Scientific classification
- Kingdom: Animalia
- Phylum: Arthropoda
- Class: Malacostraca
- Order: Decapoda
- Suborder: Pleocyemata
- Infraorder: Caridea
- Family: Palaemonidae
- Genus: Macrobrachium
- Species: M. ohione
- Binomial name: Macrobrachium ohione (S. I. Smith, 1874)
- Synonyms: Palaemon ohionis Smith, 1874; Palaemon sallei Kingsley, 1883;

= Macrobrachium ohione =

- Authority: (S. I. Smith, 1874)
- Conservation status: LC
- Synonyms: Palaemon ohionis Smith, 1874, Palaemon sallei Kingsley, 1883

Species of crustacean

Macrobrachium ohione, commonly known as the Ohio shrimp, Ohio river shrimp or Ohio river prawn, is a species of freshwater shrimp found in rivers throughout the Gulf of Mexico and Atlantic Ocean drainage basins of North America. It is the best-known of all North American freshwater shrimp, and is commonly used as bait for commercial fishing, especially catfish.

==Description==
Macrobrachium ohione is pale gray with small blue spots and grows up to 10 cm long. Its first two pairs of legs are clawed, with the second pair larger than the first. The rostrum is curved and contains up to 13 teeth.

==Distribution==
The species may be found from North Carolina to Florida on the Atlantic coast of North America, and from the southern tip of Missouri to Louisiana further westward. Despite the common name, the Ohio shrimp is not generally found in the Ohio River anymore. Until the 1930s, it was common in the Ohio River, with the type specimen having been taken at Cannelton, Indiana, and its range in the Mississippi River extended as far north as St. Louis, Missouri. Dams, interbasin transfer of water, and other human activities are thought to be the cause for the decrease in range.

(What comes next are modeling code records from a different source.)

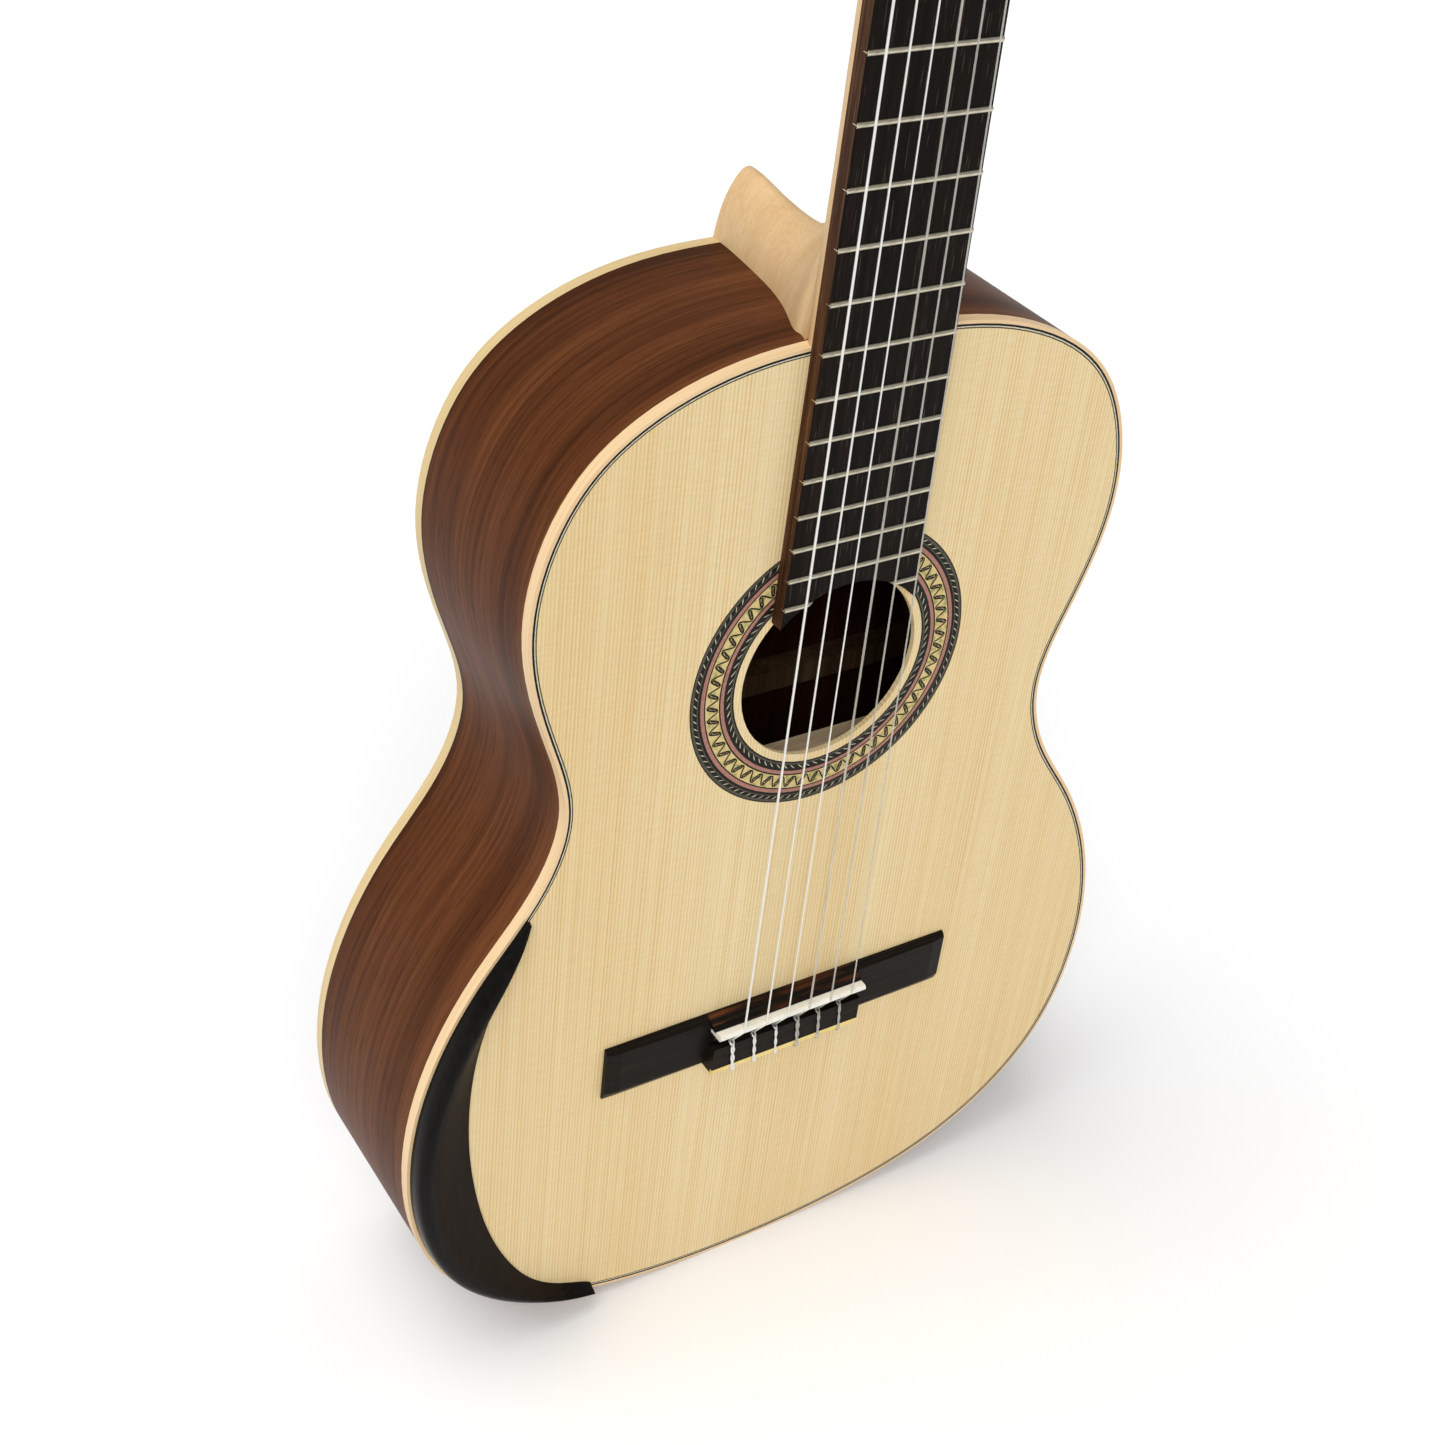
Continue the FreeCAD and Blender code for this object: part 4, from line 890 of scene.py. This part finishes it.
pearl = moulded("pearl", (232, 224, 204), (206, 196, 172), 0.16, 260.0, 0.5)
white_plastic = moulded("roller_plastic", (226, 222, 210), (214, 208, 192), 0.28)
ivory = moulded("ivory_strip", (238, 214, 136), (226, 198, 112), 0.35)
nylon = nylon_look()

looks = {
    "soundboard": spruce(), "rosette": binding, "top_purfling": binding, "top_binding": binding,
    "back": back_wood, "back_binding": back_maple_painted_shade, "bass_side": side_wood, "treble_side": side_wood,
    "neck_block": cedar, "tail_block": cedar, "linings": cedar, "harmonic_bars": inner_spruce,
    "fan_braces": inner_spruce, "back_braces": cedar, "back_centre_strip": inner_spruce,
    "neck": neck_wood, "heel_cap": neck_wood, "fingerboard": fingerboard_look(), "frets": fret_wire,
    "nut": bone, "bridge": bridge_look(), "tie_block_trim": ivory, "saddle": bone,
    "armrest": armrest_look(), "headstock": neck_wood, "head_veneer": back_wood,
    "bass_tuner_plate": plated, "treble_tuner_plate": plated, "worm_brackets": plated,
    "tuner_screws": plated,
}
for number in STRING_DIAMETERS:
    looks[f"string_{number}"] = nylon
    looks[f"roller_{number}"] = white_plastic
    looks[f"gear_{number}"] = bronze
    looks[f"worm_{number}"] = steel
    looks[f"button_{number}"] = pearl
for name, look in looks.items():
    slots = nodes[name].data.materials
    slots.clear()
    slots.append(look)

inks = {
    "black": inlay("inlay_black", (30, 27, 20), (18, 16, 12)),
    "ink": inlay("inlay_ink", (34, 27, 17), (24, 19, 12)),
    "blue_black": inlay("inlay_blue_black", (16, 21, 28), (11, 14, 19)),
    "grey": inlay("inlay_grey", (84, 80, 68), (66, 62, 50)),
    "olive": inlay("inlay_olive", (74, 70, 54), (58, 54, 40)),
    "pink": inlay("inlay_pink", (172, 124, 110), (154, 104, 92)),
    "mauve": inlay("inlay_mauve", (96, 80, 68), (80, 66, 56)),
    "straw": straw_inlay(),
    "white": inlay("inlay_white", (214, 206, 180), (186, 178, 150)),
}
make_rosette(inks)
make_purfling(inks)
for number in STRING_DIAMETERS:
    make_string(number, nylon)
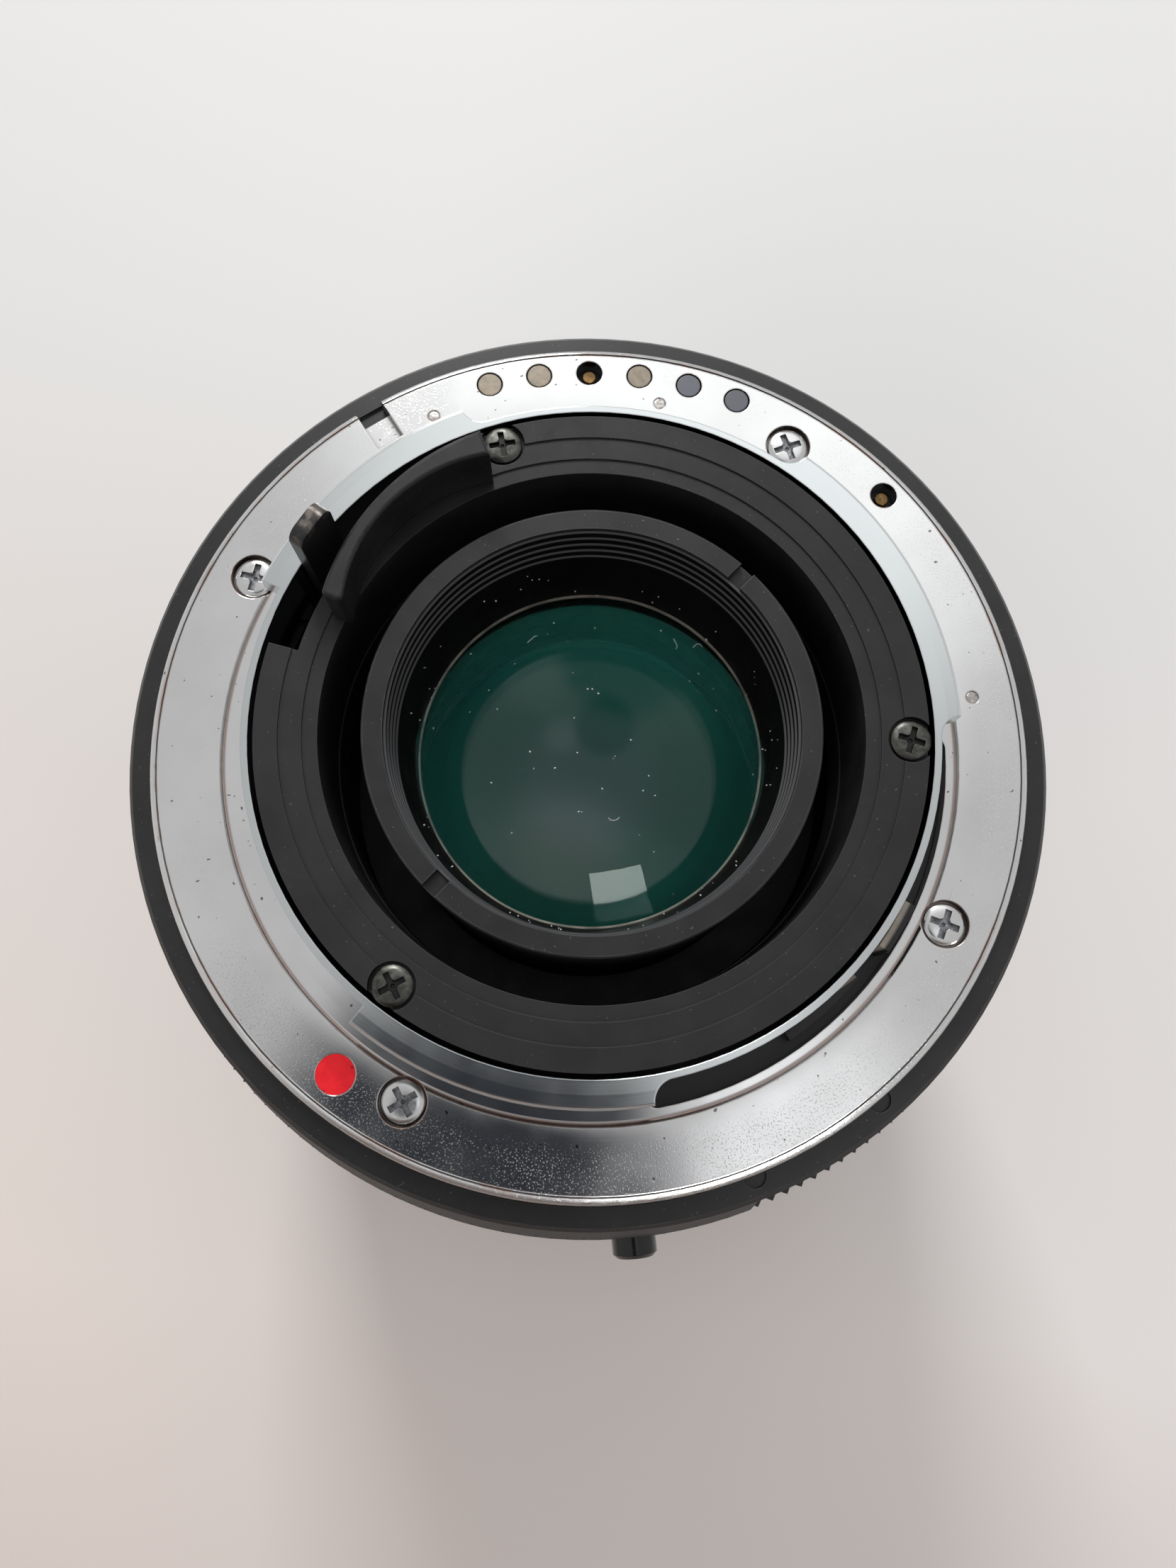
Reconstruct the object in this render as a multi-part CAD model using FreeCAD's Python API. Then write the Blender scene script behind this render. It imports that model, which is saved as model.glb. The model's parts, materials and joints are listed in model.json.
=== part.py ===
import FreeCAD, Part
import math
import os

# A manual zoom lens with a three-claw bayonet, standing on its front rim.
# +Z is the optical axis towards the camera. Depths are measured forward from the flange.

# Main sizes in millimetres
LENS_LENGTH = 72.0
FIT = 0.15
SLIDE_GAP = 0.2
SLOT_PLAY = 0.1
FULL_TURN = math.degrees(2 * math.pi)

# Bayonet mount
FLANGE_R = 29.95
FLANGE_THICK = 1.4
FLANGE_BEVEL = 0.4
FLANGE_GROOVE_R = 29.35
FLANGE_GROOVE = 0.12
RECESS_R = 25.15
RECESS_DEPTH = 0.2
RECESS_SLOPE = 0.15
NECK_R = 22.0
NECK_WALL = 0.45
RIM_HEIGHT = 5.15
CLAW_R = 23.85
CLAW_THICK = 1.8
CLAW_CHAMFER = 0.2
CLAW_SPANS = ((6.5, 57.2), (116.3, 160.2), (236.0, 283.6))
CLAW_CURVED_STARTS = (6.5, 116.3)
CLAW_CURVED_ENDS = (57.2, 283.6)
COUPLING_SLOT = (-75.0, 4.3)
COUPLING_SLOT_R = 24.3
LOCK_NOTCH_ANGLE = 127.2
LOCK_NOTCH_WIDTH = 2.1
LOCK_NOTCH_R = 26.6
LOCK_NOTCH_DEPTH = 0.9
LOCK_NOTCH_THROUGH_R = 28.9

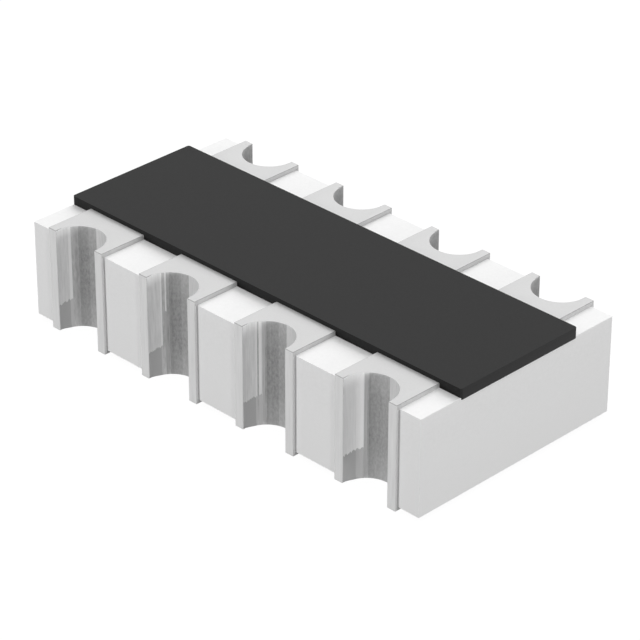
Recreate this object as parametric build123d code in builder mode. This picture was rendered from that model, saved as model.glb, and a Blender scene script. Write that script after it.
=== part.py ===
"""Four isolated thick-film resistors in one leadless chip with half-round castellated terminals.

The frame: origin at the middle of the underside, on the plane that the terminals stand on.
+X runs along the length, +Y from the front row of terminals to the back row, +Z up through
the protective coat. All sizes are millimetres.
"""

import os

from build123d import *

# Ceramic body
ceramic_length = 3.19
ceramic_width = 1.59
ceramic_thickness = 0.635
ceramic_corner_radius = 0.012
castellation_radius = 0.194

# Terminals: two rows, one terminal at each end of each resistor
resistor_count = 4
terminal_pitch = 0.80
terminal_width = 0.475
land_depth = 0.30

# Layers of a terminal: fired silver, then plated nickel, then plated tin
silver_top = 0.017
silver_side = 0.010
silver_under = 0.010
nickel_plate = 0.005
tin_plate = 0.007
edge_radius = 0.006

# Resistors, printed over the inner ends of the silver
electrode_gap = 0.68
film_width = 0.30
film_thickness = 0.012
film_overlap = 0.07
glass_thickness = 0.010
glass_margin = 0.02

# Laser cut that trims each film: in from the edge, then a turn along the current
kerf_width = 0.03
kerf_depth = 0.12
kerf_leg = 0.16
kerf_start = -0.08

# Protective coat over the resistors
coat_length = 3.20
coat_width = 0.960
coat_cover = 0.019
coat_lap = 0.011
coat_corner_radius = 0.015

# Levels and places that follow
ceramic_bottom = silver_under + nickel_plate + tin_plate
ceramic_top = ceramic_bottom + ceramic_thickness
ceramic_middle = ceramic_bottom + ceramic_thickness / 2
glass_rise = film_thickness + glass_thickness
coat_thickness = silver_top + glass_rise + coat_cover
side_face = ceramic_width / 2
coat_edge = coat_width / 2
plating = nickel_plate + tin_plate
silver_half_width = terminal_width / 2 - plating
silver_land_end = side_face - land_depth + plating
gap_end = electrode_gap / 2
film_end = gap_end + film_overlap
glass_end = film_end + glass_margin
columns = [(i - (resistor_count - 1) / 2) * terminal_pitch for i in range(resistor_count)]
rows = {"front": -1, "back": 1}

os.makedirs("parts", exist_ok=True)


def write(piece, label):
    piece.part.label = label
    export_step(piece.part, f"parts/{label}.step")


# The fired alumina, snapped from a large sheet through its rows of holes, so that each hole
# leaves a half-round castellation in a long side.
with BuildPart() as ceramic_substrate:
    with BuildSketch(Plane.XY.offset(ceramic_bottom)):
        Rectangle(ceramic_length, ceramic_width)
        for side in rows.values():
            with Locations([(x, side * side_face) for x in columns]):
                Circle(castellation_radius, mode=Mode.SUBTRACT)
    extrude(amount=ceramic_thickness)
    ends = ceramic_substrate.faces().filter_by(Axis.X)
    fillet(ends.edges().filter_by(Axis.Z), ceramic_corner_radius)
write(ceramic_substrate, "ceramic_substrate")


def clip_outline(x, side, half_width, build, inner_end):
    """A layer at one castellation, seen from above, from `inner_end` to its front face. It is
    rounded where it turns from the front face, out at the ends and in at the notch's lips. Every
    layer has the same small radius there, because plating piles up at an edge and keeps it crisp."""
    outer = side_face + build
    with BuildSketch() as outline:
        with Locations((x, side * (inner_end + outer) / 2)):
            Rectangle(2 * half_width, outer - inner_end)
        with Locations((x, side * side_face)):
            Circle(castellation_radius - build, mode=Mode.SUBTRACT)
        with Locations((x, side * (side_face + outer) / 2)):
            Rectangle(2 * (castellation_radius - build), build, mode=Mode.SUBTRACT)
        front = outline.vertices().sort_by(lambda corner: side * corner.Y)[-4:]
        fillet(front, edge_radius)
    return outline.sketch


def terminal_layer(x, side, half_width, build, top_end, top, land_end, under):
    """A layer that clips round the long side of the ceramic at one castellation, built over
    the ceramic by the given amounts at the side, on top and underneath, with its pad and its
    land running in to their own ends. What lies inside it is cut away afterwards."""
    with BuildPart() as layer:
        with BuildSketch(Plane.XY.offset(ceramic_middle)):
            add(clip_outline(x, side, half_width, build, top_end))
        extrude(amount=ceramic_top + top - ceramic_middle)
        with BuildSketch(Plane.XY.offset(ceramic_middle)):
            add(clip_outline(x, side, half_width, build, land_end))
        extrude(amount=ceramic_bottom - under - ceramic_middle)
        add(ceramic_substrate.part, mode=Mode.SUBTRACT)
    return layer


# Each terminal from the ceramic outwards: a silver electrode that runs in under the coat,
# through the castellation and round to the land, then nickel and tin over all the silver
# that the coat leaves bare. Both platings end at the side of the coat.
silver = {}
for row, side in rows.items():
    for number, x in enumerate(columns, start=1):
        name = f"{row}_{number}"
        silver[name] = terminal_layer(
            x, side, silver_half_width, silver_side, gap_end, silver_top, silver_land_end, silver_under
        )
        write(silver[name], f"silver_electrode_{name}")

        nickel_over_silver = terminal_layer(
            x, side, silver_half_width + nickel_plate, silver_side + nickel_plate, coat_edge,
            silver_top + nickel_plate, silver_land_end - nickel_plate, silver_under + nickel_plate
        )
        with BuildPart() as nickel_barrier:
            add(nickel_over_silver.part)
            add(silver[name].part, mode=Mode.SUBTRACT)
        write(nickel_barrier, f"nickel_barrier_{name}")

        tin_over_nickel = terminal_layer(
            x, side, terminal_width / 2, silver_side + plating, coat_edge,
            silver_top + plating, silver_land_end - plating, silver_under + plating
        )
        with BuildPart() as tin_terminal:
            add(tin_over_nickel.part)
            add(nickel_barrier.part, mode=Mode.SUBTRACT)
            add(silver[name].part, mode=Mode.SUBTRACT)
        write(tin_terminal, f"tin_terminal_{name}")


def stepped_strip(x, width, end, step, rise):
    """A printed strip, low between the electrodes and stepped up at both ends, where it lies
    over the silver. `step` is where its top face climbs, and `rise` its build."""
    low, high = ceramic_top + rise, ceramic_top + silver_top + rise
    with BuildPart() as strip:
        with BuildSketch(Plane.YZ.offset(x - width / 2)):
            with BuildLine():
                Polyline(
                    (-end, ceramic_top), (-end, high), (-step, high), (-step, low),
                    (step, low), (step, high), (end, high), (end, ceramic_top), close=True
                )
            make_face()
        extrude(amount=width)
    return strip.part


def trim_kerf(x):
    """The laser's path from the edge of the glass inwards, cut down to the ceramic."""
    depth = glass_margin + kerf_depth
    edge = x + film_width / 2 + glass_margin
    with BuildPart() as kerf:
        with BuildSketch(Plane.XY.offset(ceramic_top)):
            with Locations((edge - depth / 2, kerf_start)):
                Rectangle(depth, kerf_width)
            with Locations((edge - depth + kerf_width / 2, kerf_start + kerf_leg / 2)):
                Rectangle(kerf_width, kerf_leg + kerf_width)
        extrude(amount=silver_top + glass_rise)
    return kerf.part


# The four resistor films, each under its own patch of glass. The glass is printed before the
# laser trims the film, so the cut goes through both.
films = []
glasses = []
for number, x in enumerate(columns, start=1):
    electrodes = [silver[f"{row}_{number}"].part for row in rows]

    with BuildPart() as resistor_film:
        add(stepped_strip(x, film_width, film_end, gap_end - film_thickness, film_thickness))
        add(electrodes, mode=Mode.SUBTRACT)
        add(trim_kerf(x), mode=Mode.SUBTRACT)
    write(resistor_film, f"resistor_film_{number}")
    films.append(resistor_film.part)

    with BuildPart() as glass_overglaze:
        glass_width = film_width + 2 * glass_margin
        add(stepped_strip(x, glass_width, glass_end, gap_end - glass_rise, glass_rise))
        add(electrodes, mode=Mode.SUBTRACT)
        add(resistor_film.part, mode=Mode.SUBTRACT)
        add(trim_kerf(x), mode=Mode.SUBTRACT)
    write(glass_overglaze, f"glass_overglaze_{number}")
    glasses.append(glass_overglaze.part)

# The black coat: one printed slab that fills in round the glass, the bare silver and the laser
# cuts, and laps a hair over the ends of the ceramic.
with BuildPart() as protective_coat:
    with BuildSketch(Plane.XY.offset(ceramic_top - coat_lap)):
        RectangleRounded(coat_length, coat_width, coat_corner_radius)
    extrude(amount=coat_lap + coat_thickness)
    add(ceramic_substrate.part, mode=Mode.SUBTRACT)
    add([electrode.part for electrode in silver.values()], mode=Mode.SUBTRACT)
    add(films + glasses, mode=Mode.SUBTRACT)
write(protective_coat, "protective_coat")
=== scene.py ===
# %% [markdown]
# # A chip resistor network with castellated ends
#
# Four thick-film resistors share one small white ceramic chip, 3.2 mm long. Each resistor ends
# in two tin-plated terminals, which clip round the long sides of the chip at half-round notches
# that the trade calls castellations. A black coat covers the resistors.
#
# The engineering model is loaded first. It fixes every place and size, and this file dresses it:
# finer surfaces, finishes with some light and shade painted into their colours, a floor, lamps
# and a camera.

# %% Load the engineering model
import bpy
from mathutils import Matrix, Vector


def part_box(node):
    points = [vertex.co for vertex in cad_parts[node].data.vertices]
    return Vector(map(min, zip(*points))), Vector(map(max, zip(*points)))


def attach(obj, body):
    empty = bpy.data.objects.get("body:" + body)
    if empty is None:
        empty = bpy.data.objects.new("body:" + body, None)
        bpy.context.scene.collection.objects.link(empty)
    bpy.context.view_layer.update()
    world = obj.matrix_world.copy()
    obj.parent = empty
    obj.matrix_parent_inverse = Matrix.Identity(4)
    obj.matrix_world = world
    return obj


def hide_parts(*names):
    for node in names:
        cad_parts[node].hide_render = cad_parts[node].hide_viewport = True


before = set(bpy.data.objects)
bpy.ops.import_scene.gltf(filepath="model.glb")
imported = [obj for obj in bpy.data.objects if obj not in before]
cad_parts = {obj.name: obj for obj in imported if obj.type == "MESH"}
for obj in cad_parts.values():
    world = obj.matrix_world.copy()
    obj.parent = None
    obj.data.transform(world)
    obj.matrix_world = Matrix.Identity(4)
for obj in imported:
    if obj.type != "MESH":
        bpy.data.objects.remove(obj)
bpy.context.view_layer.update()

print("The engineering model has", len(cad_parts), "solids")

# %% [markdown]
# The chip is so small that Blender's own tolerances, which suit objects of a metre, would eat
# its edges. One answer is to work at a thousand times the size and never come back, but then
# nothing fits the engineering model. Here each shape is drawn in millimetres and brought down to
# metres in its last step, so the tools work at a comfortable size and the result is true. Lengths
# in this file are millimetres, unless a comment says metres.
#
# Most sizes are read from the boxes of the model's solids. A box can't give the radius of the
# drilled holes, the small radius at the edges of the tin, the thickness of the tin or the depth
# of the lands, so these repeat the model's own values. The strip beside the ceramic that carries a
# painted contact shade is a line that only its colour shows, and its width is matched to the
# photograph.

# %% Sizes, in millimetres, read from the model where it has them
import math

import bmesh
import bpy
from mathutils import Matrix, Vector

MM = 0.001


def corners_mm(node):
    """The lowest and highest corners of a solid, in millimetres."""
    low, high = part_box(node)
    return low / MM, high / MM


body_low, body_high = corners_mm("ceramic_substrate")
coat_low, coat_high = corners_mm("protective_coat")
land_low, terminal_high = corners_mm("tin_terminal_front_1")
SIDE_FACE = body_high.y
FRONT = -land_low.y
TERMINAL_HALF_WIDTH = (terminal_high.x - land_low.x) / 2
COLUMNS = [sum(corner.x for corner in corners_mm(f"tin_terminal_front_{n}")) / 2 for n in range(1, 5)]
HOLE_RADIUS = 0.194
NOTCH_RADIUS = HOLE_RADIUS - (FRONT - SIDE_FACE)
EDGE_RADIUS = 0.006
TIN = 0.007
LAND_DEPTH = 0.30
# Width of the strip beside the ceramic that is painted with contact shade.
CONTACT_SHADE_STRIP = 0.008
print("Terminals at x =", [round(x, 3) for x in COLUMNS], "mm, notch radius", round(NOTCH_RADIUS, 3), "mm")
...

In May 2001, two specimens were found in the Ohio River in Joppa, Illinois, the first ones in 50 years, indicating either that the species is returning to its former range, or that prior sampling methods were ineffective.

==Reproduction==
Like other Macrobrachium species, the Ohio shrimp is amphidromous. The larvae must live in saltwater and move to fresh water as adults. This is accomplished by having the larvae drift, free-floating, down the river until they reach water where the salinity is high enough to support them. Females carrying eggs may also migrate downstream before releasing the larvae to reduce the time required for travel. A 2008 study by the University of Louisiana at Lafayette discovered that M. ohione larvae are viable for up to five days in fresh water. After this, the likelihood of their molting and surviving in saltwater is drastically diminished. The researchers concluded that dams and other human-erected barriers, by blocking the larval drift, are likely to be the primary reason that Ohio River shrimp are almost non-existent in the Ohio River.